At the same time, Australia is lagging the rest of the developed world in the transition to low emissions electricity. Although certain jurisdictions, like South Australia, are making progress, the fragile nature of the grid connections and the intermittent nature on renewable energy is slowing its uptake, and potentially contributing to supply instability, as was seen during this winter’s South Australian storm.

The production of aluminium metal requires a huge amount of electricity. An aluminum smelter basically consists of a huge tub of molten salt, from which the enormous electrical currents basically force the electrons onto aluminum ions, depositing them on the cathode atom by atom at a rate that allows several tons of production per day.
As a result, aluminium smelters are typically located in areas where there is a large, cheap supply of electricity. Traditionally these have been areas of hydroelectric power, or in Australia’s case, cheap open cut thermal coal. With coal getting more expensive, and with concerns over the impact of CO2 production on the climate, these coal-powered smelters are finding it harder to compete in high wage countries. So Australia has facilities which are designed to take a substantial proportion of the energy grid’s electricity, which are getting closed down just as the requirement for storage of large amounts of variable renewable energy is appearing.

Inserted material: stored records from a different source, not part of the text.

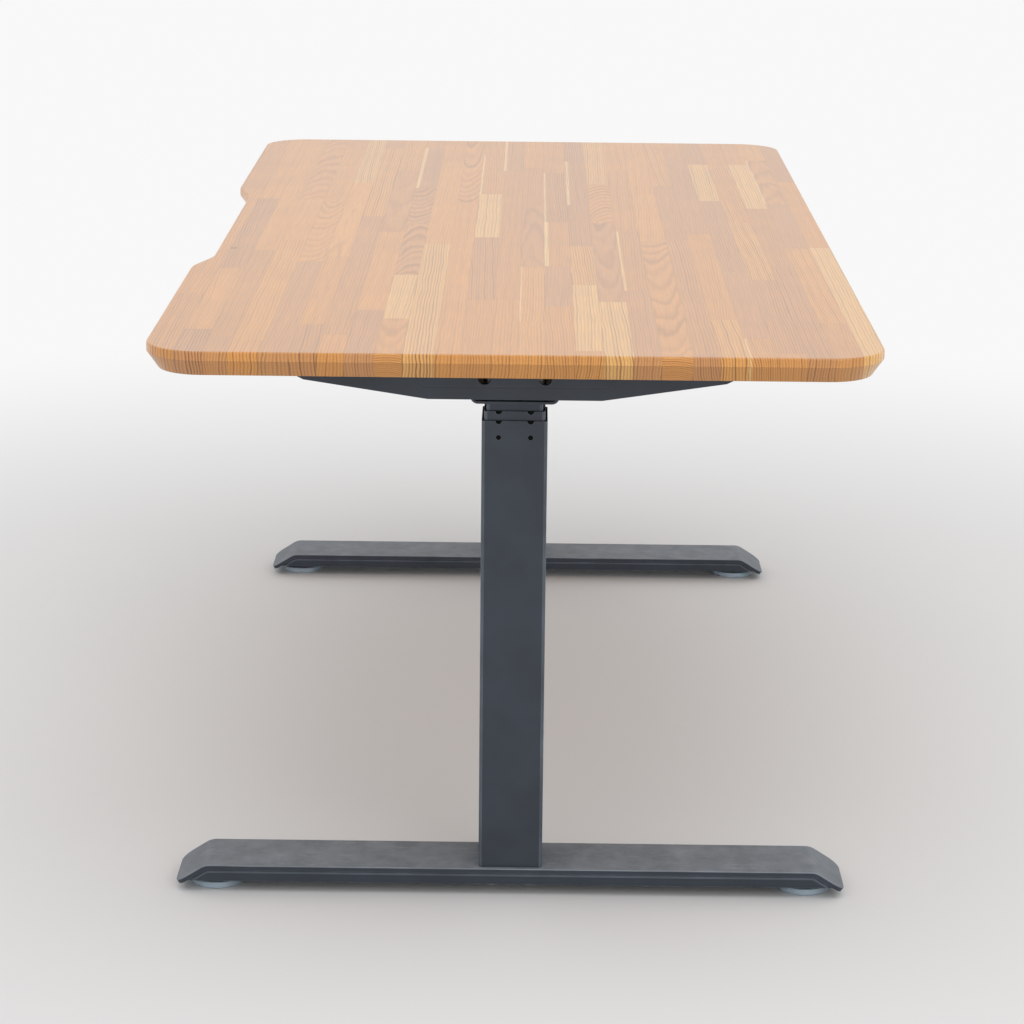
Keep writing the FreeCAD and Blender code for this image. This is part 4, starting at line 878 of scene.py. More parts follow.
def geometry_tree(name: str, inputs: Mapping[str, Any]) -> tuple[Tree, dict[str, Any]]:
    """Starts a geometry tree with named inputs.

    Args:
        name: The tree's name.
        inputs: The inputs' names, and values of their kinds.

    Returns:
        The tree, and the sockets that bring its inputs in, by name.
    """
    tree = bpy.data.node_groups.new(name, "GeometryNodeTree")
    tree.interface.new_socket("Geometry", in_out="INPUT", socket_type="NodeSocketGeometry")
    for label, value in inputs.items():
        tree.interface.new_socket(label, in_out="INPUT", socket_type=SOCKETS[type(value)])
    tree.interface.new_socket("Geometry", in_out="OUTPUT", socket_type="NodeSocketGeometry")
    entry = add(tree, "NodeGroupInput")
    return tree, {socket.name: socket for socket in entry.outputs if socket.name}


def close_tree(tree: Tree, geometry: Any, finish: Any, kept: Any = None) -> Tree:
    """Ends a geometry tree: instances made real, with their finish.

    Args:
        tree: The tree.
        geometry: What the tree has made.
        finish: The socket that brings the material in.
        kept: Geometry that keeps its own finish, if any.

    Returns:
        The tree.
    """
    real = add(tree, "GeometryNodeRealizeInstances", {0: geometry})
    done = add(tree, "GeometryNodeSetMaterial", {"Geometry": real, "Material": finish})
    if kept is not None:
        done = add(tree, "GeometryNodeJoinGeometry", {0: [kept, done]})
    add(tree, "NodeGroupOutput", {0: done})
    return tree


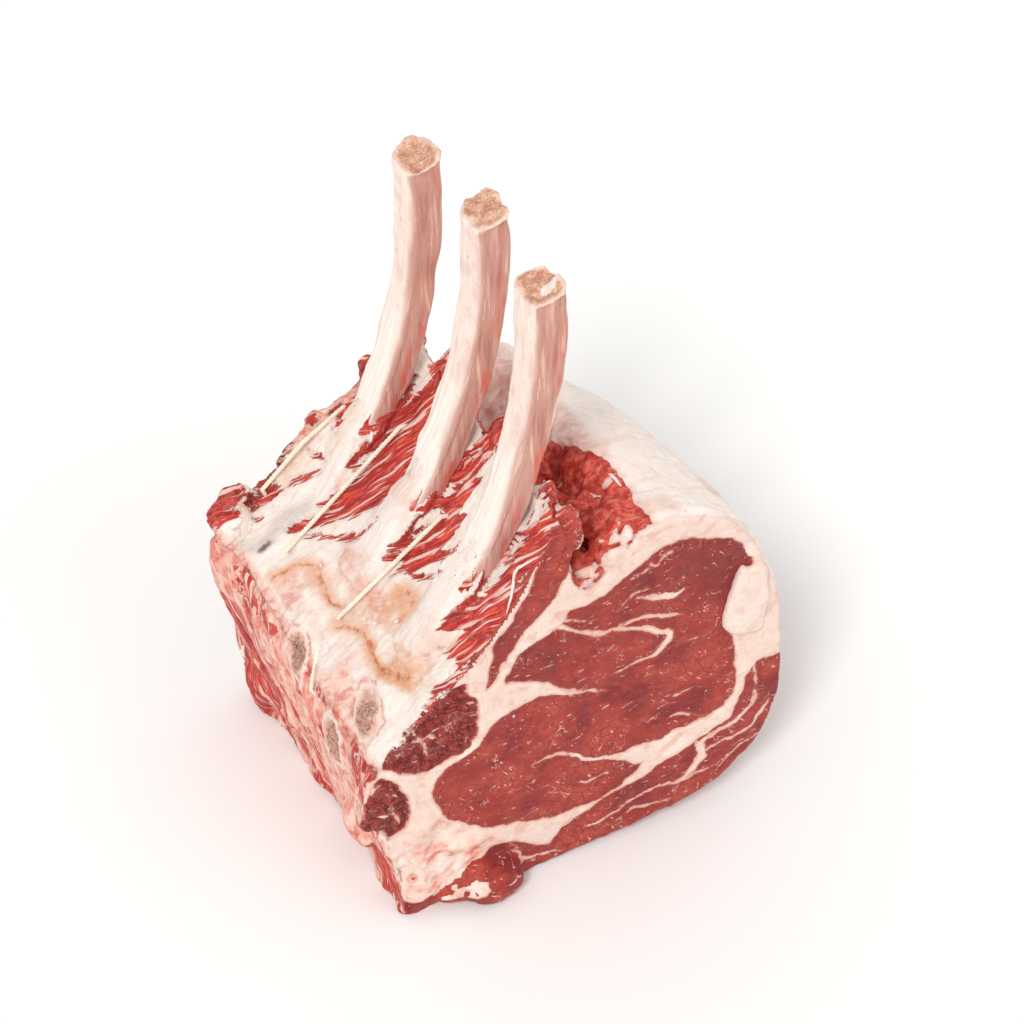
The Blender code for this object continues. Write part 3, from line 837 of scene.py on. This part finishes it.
FAT_LAYERS = (
    ("plain", ("cloud", 0.30, 0.50), "#f6e8de"),
    ("cut", ("fat", 1.5, 0.1, 0.9), "#d89e8c"),
    (("cloud", 0.52, 0.68, 0.7), "#f5e7dc"),
    ("cut", ("patchy", 0.50, 0.66, 0.6), "#e0af9d"),
    ("cut", ("seam_lines", 0.52, 0.68, 0.22), "#dca592"),
    ("cut", ("seam_lines", 0.46, 0.36, 0.2), "#f5e6da"),
    (("wander", 0.56, 0.75, 0.45), "#e5baa9"),
    ("inner", ("skin_lines", 0.50, 0.64, 0.55), "#fbf4ec"),
    ("inner", ("skin_lines", 0.46, 0.36, 0.45), "#e6c4b4"),
    ("inner", ("patchy", 0.58, 0.74, 0.55), "#eac0ad"),
    ("pink", "#ecae9b"),
    ("pink", ("flow", 0.50, 0.60, 0.9), "#dc7868"),
    ("pink", ("flow", 0.48, 0.38, 0.9), "#f3d8c8"),
    ("pink", ("patchy", 0.52, 0.66, 0.8), "#d4604f"),
    ("pink", ("speck", 0.54, 0.66, 0.5), "#f5dccd"),
    (("crease", -6.0, -1.0, 0.6), "#e5a273"),
    ("yellow", ("wander", 0.25, 0.60, 1.0, 0.35), "#e0a376"),
    ("yellow", ("patchy", 0.50, 0.64, 0.6), "#dc8f5f"),
    ("grey", ("skin_lines", 0.35, 0.6, 0.95, 0.35), "#c9bdb6"),
    # the creases' darker rust core: the tissue's own orange, deepened with painted shade
    (("crease", -1.2, 0.3), ("wander", 0.40, 0.6, 0.9, 0.1), "#c8713f"),
    ("stain", "#5d4344"),
)
BEEF_LAYERS = (
    ("marbling", "#dfae9f"),
    (("edge", -1.3, 0.1, 0.55), "#b9574b"),
    ("fatty", "pale"),
    (("oval", -4.0, -2.2, 0.7), ("patchy", 0.42, 0.56), "#d6665a"),
    (("oval", -2.6, -1.2), "#f0d8ca"),
    (("oval", -1.0, 0.3, 0.8), "#e4ab9b"),
    (("oval", 0.0, 1.6), "#c79c8a"),
    (("oval", 0.2, 1.6), ("pores", 0.46, 0.60), "#99675a"),
    (("oval", 0.2, 1.6), ("wander", 0.56, 0.68, 0.8), "#e3c4b4"),
)


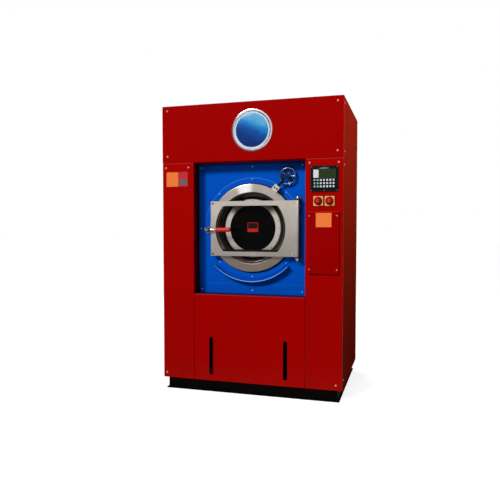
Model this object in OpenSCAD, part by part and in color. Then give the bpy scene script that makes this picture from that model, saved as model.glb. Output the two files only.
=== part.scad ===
// Dry cleaning machine with a front-loading drum.
// Origin: middle of the floor face of the base. +X to the right seen from the
// front, +Y to the back, +Z up. A depth d is counted from the front face of
// the column covers towards the back.

/* [Body] */
// Width of the casing
body_w = 1200; // [1140:10:1400]
// Depth of the casing, from column covers to rear panels
body_d = 860; // [780:10:1000]
// Height of the casing above the base
body_h = 1810; // [1790:10:1950]
// Thickness of the casing sheets
sheet_t = 2; // [1.5:0.5:3]
// Bend radius of the casing corners
bend_r = 4; // [3.5:0.5:6]
// Depth of the folded edges of the front covers
fold_d = 18; // [14:1:24]
// Gap between neighbouring casing sheets
seam = 1; // [0.5:0.5:2]
// Height of the top fascia
fascia_h = 373; // [330:1:400]
// How far the fascia stands proud of the columns
fascia_proud = 3; // [0:0.5:5]

/* [Base] */
// Height of the base channels
base_h = 75; // [60:1:120]
// Wall of the base channels
base_t = 5; // [4:0.5:8]
// Width of the base channel flanges
base_flange_w = 40; // [35:1:50]
// How far the side webs stand in from the casing
base_side_in = 30; // [20:1:40]
// How far the front and rear webs stand in from the casing
base_end_in = 20; // [15:1:30]
// Width of the outward foot lip
foot_lip_w = 12; // [6:1:14]
// Radius of the floor bolt holes
floor_hole_r = 9; // [6:0.5:12]

/* [Recess] */
// Distance of the recess floor below the drum axis
recess_below = 435; // [410:1:440]
// Width of the recess left of the tub flange
recess_left_room = 43; // [40:1:60]
// Width of the recess right of the tub flange
recess_right_room = 40; // [38:1:60]
// Depth of the recess to the drum front panel
recess_d = 100; // [90:1:110]
// Radius of the round tub flange
flange_r = 330; // [325:1:335]
// Thickness of the tub flange
flange_t = 4; // [3:0.5:6]
// Radius of the drip gutter, inside
gutter_r = 350; // [340:1:360]
// How far the drip gutter stands out
gutter_d = 50; // [30:1:55]
// Half angle of the drip gutter about its lowest point
gutter_half_angle = 45; // [30:1:50]
// Thickness of the drip gutter
gutter_t = 4; // [2:0.5:6]

/* [Mouth] */
// Distance of the drum axis below the fascia
axis_down = 430; // [422:1:440]
// Sideways place of the drum axis
axis_x = -5; // [-8:1:4]
// Inner radius of the front ring
ring_r = 232; // [230:1:236]
// Outer radius of the front ring
ring_outer_r = 288; // [280:1:291]
// Thickness of the front ring
ring_t = 21; // [16:1:24]

/* [Door] */
// Width of the door plate left of the drum axis
door_left_w = 269; // [266:1:275]
// Distance from the drum axis to the hinge axis
hinge_x = 312; // [308:1:316]
// Height of the door plate
door_h = 358; // [352:1:364]
// Sheet thickness of the door plate
door_t = 3; // [2:0.5:4]
// Depth of the door plate's front face
door_front_d = 40; // [36:1:42]
// Radius of the window's round sides
window_r = 236; // [228:1:240]
// Height of the window's flat cut
window_h = 298; // [280:1:304]
// Radius of the window's corners
window_corner_r = 9; // [4:1:14]
// Outer radius of the bowl rim
bowl_rim_r = 230; // [228:0.5:230]
// Radius of the bowl at its back
bowl_back_r = 198; // [196:1:204]
// Bend radius of the bowl
bowl_bend_r = 6; // [4:0.5:8]
// Depth of the bowl's back face
bowl_back_d = 116; // [112:1:118]
// Sheet thickness of the bowl
bowl_t = 2.5; // [2:0.5:3]
// Outer radius of the clamp ring
clamp_outer_r = 189; // [184:1:190]
// Inner radius of the clamp ring
clamp_inner_r = 155; // [148:1:160]
// Number of clamp ring screws
clamp_screws = 24; // [12:1:36]
// Thickness of the door glass
glass_t = 6; // [5:0.5:6]
// Radius of the hinge pin
hinge_pin_r = 8; // [6:0.5:9]

/* [Latch] */
// Place of the latch pivot below the drum axis
latch_drop = 11; // [5:1:20]
// Distance of the latch pivot from the drum axis
latch_x = 277; // [275:1:279]
// Length of the red grip
grip_l = 101; // [80:1:115]
// Radius of the red grip
grip_r = 14.5; // [12:0.5:16]
// Radius of the latch shaft
latch_shaft_r = 8; // [6:0.5:9]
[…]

One proposed solution of the “storage problem” is the use of a new technology known as the liquid metal battery. Like the aluminium smelting process, the liquid metal battery consists of a molten salt, which can have ions driven out of it to the anode and the cathode when power is applied. Unlike aluminium, the anode is a base metal instead of graphite, so instead of oxidizing the anode and making CO2, the metal is deposited. This allows the battery to discharge by dissolving the anode and cathode back into the molten salt. So if aluminum smelters are going obsolete in areas which are in desperate need of battery storage, it seems like modifying the smelter to store energy is a option worth at least considering.

There are technical issues, of course. An industrial Hall-Héroult cell is the size of a city bus, and a smelter contains lots of them. The liquid metal technology is being developed by a small company, Ambri, which seems to be starting small (like bottlecap scale), and scaling up. So there is a bit of a gap between the emerging battery technology and the aging smelter technology. But it is in everybody’s interest to bridge it.

Ambri is trying to raise cash and start production. South Australia is still investigating their state-wide blackout.  Alcoa and Hydro have two shuttered smelters which they need to remediate or repurpose, and Portland has 11% of its population working at the smelter. In addition, Boyne Island and Tomago are supposedly facing similar market pressures.

Portland would be a particularly useful place for a pilot project, since the smelter is still operating, even though the pain of closing a big industrial center in a small isolated town looms. It is also located in prime wind power country, on the Victoria / South Australia border, close to the interconnector. So it would be nice if the union, the council, the state and federal governments, and the industry groups could work together to see if there is a solution that benefits everybody.

As for Kurri Kurri and Port Henry, the Kurri Kurri remediation plan comment period closed in August, but Port Henry is still open, even though the last public hearing was last week.Thus the rushed, not completely researched blog post.